Description of the task: For the records below, give the count of lines holding the word "model" and nothing more.

Provided information:
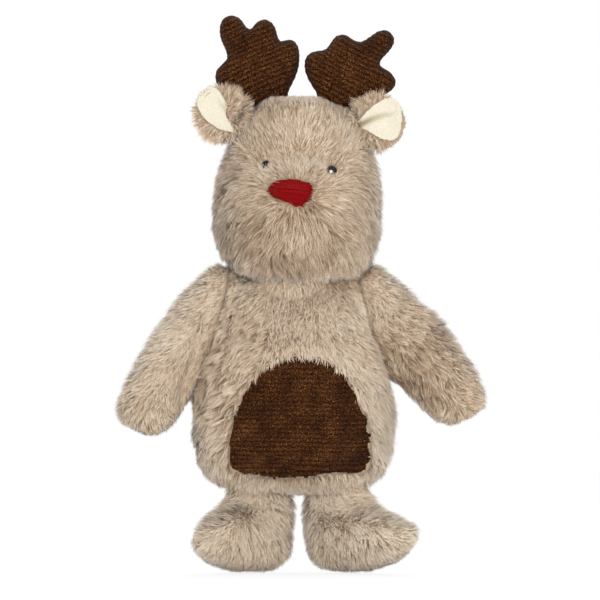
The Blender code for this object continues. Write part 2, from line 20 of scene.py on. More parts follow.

---

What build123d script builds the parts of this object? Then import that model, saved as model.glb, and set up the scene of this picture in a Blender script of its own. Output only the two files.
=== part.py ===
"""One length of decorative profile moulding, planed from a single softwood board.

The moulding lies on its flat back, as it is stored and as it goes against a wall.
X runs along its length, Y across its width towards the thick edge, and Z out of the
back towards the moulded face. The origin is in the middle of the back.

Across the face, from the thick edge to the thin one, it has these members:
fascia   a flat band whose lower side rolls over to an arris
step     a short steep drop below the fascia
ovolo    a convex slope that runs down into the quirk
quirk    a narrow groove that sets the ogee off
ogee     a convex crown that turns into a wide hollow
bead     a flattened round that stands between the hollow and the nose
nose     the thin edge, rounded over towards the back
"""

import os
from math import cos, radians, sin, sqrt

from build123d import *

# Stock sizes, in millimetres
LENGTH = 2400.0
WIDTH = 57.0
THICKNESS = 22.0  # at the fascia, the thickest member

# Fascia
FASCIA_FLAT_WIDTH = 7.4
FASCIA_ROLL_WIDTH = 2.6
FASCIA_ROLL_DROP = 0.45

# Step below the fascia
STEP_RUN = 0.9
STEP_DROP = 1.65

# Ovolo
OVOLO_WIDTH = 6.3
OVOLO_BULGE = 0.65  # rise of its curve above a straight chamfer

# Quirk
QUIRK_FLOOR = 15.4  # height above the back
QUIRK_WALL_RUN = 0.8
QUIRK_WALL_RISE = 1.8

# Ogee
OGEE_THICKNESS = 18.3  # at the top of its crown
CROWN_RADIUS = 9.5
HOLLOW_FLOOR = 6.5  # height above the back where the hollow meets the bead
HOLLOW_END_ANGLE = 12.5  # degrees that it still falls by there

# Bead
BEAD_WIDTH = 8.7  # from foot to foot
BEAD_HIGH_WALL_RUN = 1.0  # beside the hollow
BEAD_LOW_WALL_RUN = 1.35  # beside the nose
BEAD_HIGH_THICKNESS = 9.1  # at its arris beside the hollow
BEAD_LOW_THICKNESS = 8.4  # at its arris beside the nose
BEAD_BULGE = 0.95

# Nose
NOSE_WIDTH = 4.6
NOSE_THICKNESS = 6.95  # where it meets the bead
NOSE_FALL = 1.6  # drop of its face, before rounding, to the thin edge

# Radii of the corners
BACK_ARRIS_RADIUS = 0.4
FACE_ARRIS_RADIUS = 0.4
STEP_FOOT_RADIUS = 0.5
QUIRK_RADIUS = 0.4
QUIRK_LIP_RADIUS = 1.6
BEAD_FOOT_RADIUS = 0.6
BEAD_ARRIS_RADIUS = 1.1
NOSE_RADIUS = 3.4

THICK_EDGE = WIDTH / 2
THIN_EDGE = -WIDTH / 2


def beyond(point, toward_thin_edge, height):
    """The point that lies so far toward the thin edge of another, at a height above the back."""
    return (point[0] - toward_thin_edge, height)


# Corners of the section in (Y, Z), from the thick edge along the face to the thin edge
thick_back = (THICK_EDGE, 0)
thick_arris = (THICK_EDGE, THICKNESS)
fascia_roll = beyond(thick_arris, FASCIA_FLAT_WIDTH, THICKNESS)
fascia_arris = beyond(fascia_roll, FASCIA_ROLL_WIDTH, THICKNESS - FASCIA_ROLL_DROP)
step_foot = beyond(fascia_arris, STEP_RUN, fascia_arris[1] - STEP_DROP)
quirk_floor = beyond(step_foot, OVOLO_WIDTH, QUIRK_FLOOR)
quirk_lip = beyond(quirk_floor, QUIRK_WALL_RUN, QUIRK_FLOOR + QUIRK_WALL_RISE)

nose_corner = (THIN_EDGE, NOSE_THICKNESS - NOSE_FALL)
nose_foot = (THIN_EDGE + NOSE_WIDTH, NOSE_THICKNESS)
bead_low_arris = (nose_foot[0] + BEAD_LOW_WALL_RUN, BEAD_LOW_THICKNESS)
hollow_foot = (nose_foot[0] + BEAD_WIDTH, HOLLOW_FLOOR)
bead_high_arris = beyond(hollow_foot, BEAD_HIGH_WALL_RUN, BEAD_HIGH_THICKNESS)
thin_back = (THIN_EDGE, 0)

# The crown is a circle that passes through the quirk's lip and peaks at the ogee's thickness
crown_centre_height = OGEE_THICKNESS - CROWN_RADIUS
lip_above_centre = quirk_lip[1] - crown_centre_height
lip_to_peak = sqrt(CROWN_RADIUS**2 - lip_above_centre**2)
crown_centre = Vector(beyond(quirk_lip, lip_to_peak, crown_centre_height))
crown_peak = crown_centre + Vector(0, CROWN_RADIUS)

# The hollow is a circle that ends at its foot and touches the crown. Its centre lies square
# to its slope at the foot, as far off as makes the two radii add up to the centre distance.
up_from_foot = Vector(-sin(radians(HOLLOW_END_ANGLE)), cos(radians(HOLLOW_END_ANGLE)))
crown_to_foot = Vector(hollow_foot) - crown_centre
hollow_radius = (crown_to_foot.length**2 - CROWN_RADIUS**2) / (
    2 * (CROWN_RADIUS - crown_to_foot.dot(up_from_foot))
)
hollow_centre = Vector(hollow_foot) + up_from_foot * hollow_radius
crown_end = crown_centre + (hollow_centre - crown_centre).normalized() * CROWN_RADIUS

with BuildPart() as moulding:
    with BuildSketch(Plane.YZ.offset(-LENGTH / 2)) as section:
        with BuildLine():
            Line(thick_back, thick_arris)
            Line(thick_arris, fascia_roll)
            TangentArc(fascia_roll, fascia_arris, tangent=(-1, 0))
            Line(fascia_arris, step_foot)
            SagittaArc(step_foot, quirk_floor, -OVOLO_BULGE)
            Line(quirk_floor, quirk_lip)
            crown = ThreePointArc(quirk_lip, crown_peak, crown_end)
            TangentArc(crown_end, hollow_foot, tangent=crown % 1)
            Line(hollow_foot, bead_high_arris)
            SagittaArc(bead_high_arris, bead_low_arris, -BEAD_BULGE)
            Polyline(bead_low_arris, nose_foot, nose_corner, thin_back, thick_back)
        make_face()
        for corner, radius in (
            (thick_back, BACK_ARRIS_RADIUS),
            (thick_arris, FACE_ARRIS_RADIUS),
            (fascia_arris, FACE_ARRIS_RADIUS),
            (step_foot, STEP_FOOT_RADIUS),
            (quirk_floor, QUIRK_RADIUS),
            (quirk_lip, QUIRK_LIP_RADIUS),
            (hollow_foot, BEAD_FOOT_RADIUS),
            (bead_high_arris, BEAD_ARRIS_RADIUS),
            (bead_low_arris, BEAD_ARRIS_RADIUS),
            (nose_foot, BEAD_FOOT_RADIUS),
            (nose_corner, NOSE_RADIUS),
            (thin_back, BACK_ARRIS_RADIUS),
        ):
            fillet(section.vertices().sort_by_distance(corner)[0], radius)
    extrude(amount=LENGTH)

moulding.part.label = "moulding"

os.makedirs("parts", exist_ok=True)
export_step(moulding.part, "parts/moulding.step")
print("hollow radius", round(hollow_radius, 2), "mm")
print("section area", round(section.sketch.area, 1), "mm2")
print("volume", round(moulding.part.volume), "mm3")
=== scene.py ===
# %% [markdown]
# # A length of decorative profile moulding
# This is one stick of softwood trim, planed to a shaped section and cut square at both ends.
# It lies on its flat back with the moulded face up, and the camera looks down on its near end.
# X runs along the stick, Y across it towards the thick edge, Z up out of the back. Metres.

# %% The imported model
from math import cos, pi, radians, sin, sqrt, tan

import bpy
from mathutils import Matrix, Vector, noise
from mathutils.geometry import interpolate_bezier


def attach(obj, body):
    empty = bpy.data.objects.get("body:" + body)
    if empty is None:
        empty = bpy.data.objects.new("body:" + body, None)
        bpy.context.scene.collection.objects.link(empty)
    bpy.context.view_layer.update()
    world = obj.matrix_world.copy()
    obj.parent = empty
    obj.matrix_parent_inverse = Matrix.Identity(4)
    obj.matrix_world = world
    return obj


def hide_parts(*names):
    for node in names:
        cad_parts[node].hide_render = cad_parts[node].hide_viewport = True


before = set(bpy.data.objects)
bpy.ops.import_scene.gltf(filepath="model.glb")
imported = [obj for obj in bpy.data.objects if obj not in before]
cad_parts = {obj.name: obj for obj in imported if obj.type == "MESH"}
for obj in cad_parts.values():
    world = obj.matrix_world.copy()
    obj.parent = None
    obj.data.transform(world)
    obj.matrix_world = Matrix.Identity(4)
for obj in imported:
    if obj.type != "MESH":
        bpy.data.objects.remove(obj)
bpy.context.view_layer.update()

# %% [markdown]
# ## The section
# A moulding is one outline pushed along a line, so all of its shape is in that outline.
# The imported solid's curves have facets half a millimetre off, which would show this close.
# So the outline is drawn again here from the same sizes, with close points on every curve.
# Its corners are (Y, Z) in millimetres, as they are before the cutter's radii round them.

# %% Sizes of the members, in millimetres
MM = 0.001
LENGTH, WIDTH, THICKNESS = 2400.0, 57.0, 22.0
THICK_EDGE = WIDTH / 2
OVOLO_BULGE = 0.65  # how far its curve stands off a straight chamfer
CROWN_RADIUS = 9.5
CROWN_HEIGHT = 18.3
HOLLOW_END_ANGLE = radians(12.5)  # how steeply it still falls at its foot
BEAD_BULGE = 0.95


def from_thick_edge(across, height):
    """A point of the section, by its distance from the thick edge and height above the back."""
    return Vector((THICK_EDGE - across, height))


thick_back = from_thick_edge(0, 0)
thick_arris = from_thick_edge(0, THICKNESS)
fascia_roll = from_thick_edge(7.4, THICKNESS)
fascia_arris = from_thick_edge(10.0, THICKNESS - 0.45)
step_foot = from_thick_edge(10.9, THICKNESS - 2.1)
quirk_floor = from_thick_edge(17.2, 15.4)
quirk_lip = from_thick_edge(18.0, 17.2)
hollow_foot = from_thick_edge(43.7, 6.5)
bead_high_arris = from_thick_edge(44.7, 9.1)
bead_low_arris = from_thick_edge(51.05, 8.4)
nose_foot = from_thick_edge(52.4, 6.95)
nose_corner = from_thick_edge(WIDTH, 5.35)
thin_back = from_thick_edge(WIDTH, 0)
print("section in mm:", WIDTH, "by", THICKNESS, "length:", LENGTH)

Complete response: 3